The unusual thing about this (SPOILER ALERT) is that Silver took the happy ending to this troubled love story–mind you, the same happy ending that’s in the original novel–and replaced it with a crushing yet realistic finale. Of course, this is the sort of thing no focus group today would ever go for, addicted as they are to happy endings. But, in the cynical 1970s, it seemed as if every movie out there had a downbeat ending, so I suppose this is what Silver had in mind. Or maybe she just saw it as unlikely that her troubled protagonists, as much as we want to see their success, would ever enjoy a lasting relationship together. (End SPOILER ALERT). Anyway, I do think the extra effort improved the movie.

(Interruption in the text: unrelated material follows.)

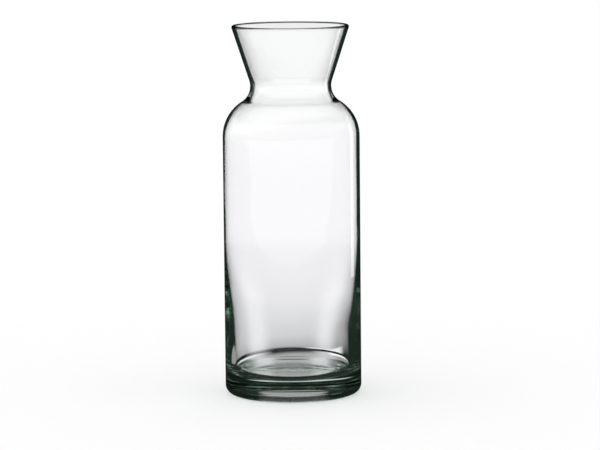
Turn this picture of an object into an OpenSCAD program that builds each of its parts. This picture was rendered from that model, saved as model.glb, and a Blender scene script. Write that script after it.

In the film, John Heard plays Charles, a go-nowhere Salt Lake City civil servant living in the gloomy house his grandmother left him. As the film begins, he’s in a crippling state of depression over his breakup with Laura (Mary Beth Hurt), the sweet but damaged file manager he met on the job a while ago, but who’s now decided to return to her shaky marriage (where she’s acting as mother to her husband’s young daughter). But this is only one of the things bringing him down. Almost everyone else in Charles’ life sucks the energy out of him: his best friend, Sam (Peter Riegert), a similarly unambitious but romantically successful jacket salesman; his annoying boss (Jerry Hardin), always asking for silly advice for his sexually addled son; a very-available but bland female co-worker (Nora Heflin) who has the hots for Charles; a suicidal mother with a tenuous grasp on reality (Gloria Grahame, superb in one of her last films); a sardonic sister (Tarah Nutter) who, annoyingly, seems to have everything together; and a rosy but dour stepfather (Kenneth McMillan) with major inferiority issues.
About the only seconds of joy in Charles’ life come from regular booze swillings accompanied by his private memories of Laura, which the film documents with a deft ease that gives similar time-juggling films like Pulp Fiction or The Killing a run for their money. The viewer is completely convinced this is a linear structure, and is only aware later that the film is told almost entirely in flashbacks. Heard’s narration weaves in and out, and Silver even has him address the camera at times in, perhaps, an Annie Hall-influenced move (though Chilly Scenes of Winter is its own animal, it owes much to Woody Allen’s masterpiece).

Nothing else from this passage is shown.